The way I have implemented the SymbolTable is using a list of hashmaps. Each hashmap represents a scope. When I enter a scope in the AST, I append a new hashmap to the list. When I encounter a declaration, I put a new entry in the current scope hashmap, with the key being the ID, and the value being a Symbol struct which contains the name and type given to that declaration. When I encounter the use of an ID, I look it up in the current scope's symbol table, and if it's not there, look in the second to the last scope in the list, etc. all the way until the first hashmap in the list, the global scope. If I find the symbol, I give the ID node in the AST a pointer to it. Finally, when I exit a scope, I remove the last hashmap from the list but I don't delete all of the Symbols that it contained, because every ID node in the AST which referred to a Symbol will still need to have access to that Symbol.
Currently, my symbol table and my ID nodes share ownership of a Symbol struct via Rc
. But I was reading the comments on this reddit post and now I'm wondering, is this good? My reasoning for using Rc
in the first place is that obviously the hashmap can't be the single owner of the Symbol it contains, because I may need the Symbol to persist after the hashmap gets popped. Also, it feels kind of natural to use multiple ownership in this case, since I may have multiple ID nodes that will need to reference the same Symbol; that Symbol can only be freed when there are no ID nodes referencing it; and I have no idea how many (if any) IDs are going to reference a symbol until all of the AST nodes belonging to a scope are actually visited.

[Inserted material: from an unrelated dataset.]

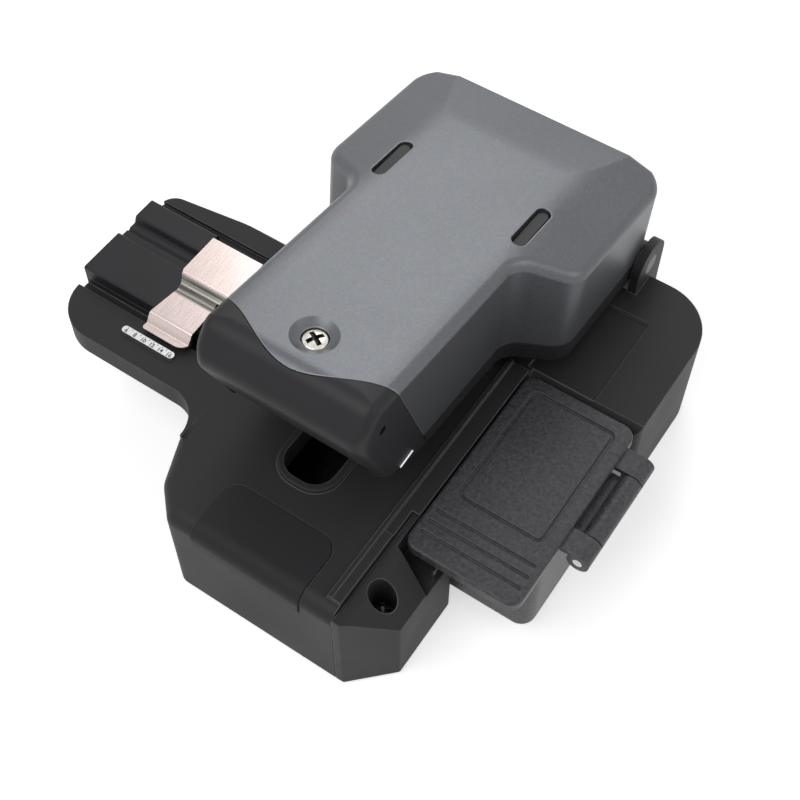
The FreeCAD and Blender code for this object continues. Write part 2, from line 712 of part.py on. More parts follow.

One alternative implementation I could think of is to have the ID node associated with the declaration be the single owner of a Symbol, and the ID nodes associated with uses be borrowers of that Symbol. I think this would be valid since I don't ever plan on dropping any of my AST nodes unless I'm dropping the entire tree. However, I'm pretty sure this would require me to make some enum like:
enum OwnedOrBorrowed<'a> {
Owned(Symbol),
Borrowed(&'a Symbol),
}
For reference, here is the repo. The relevant files are src/name/symbol.rs and src/ast.rs.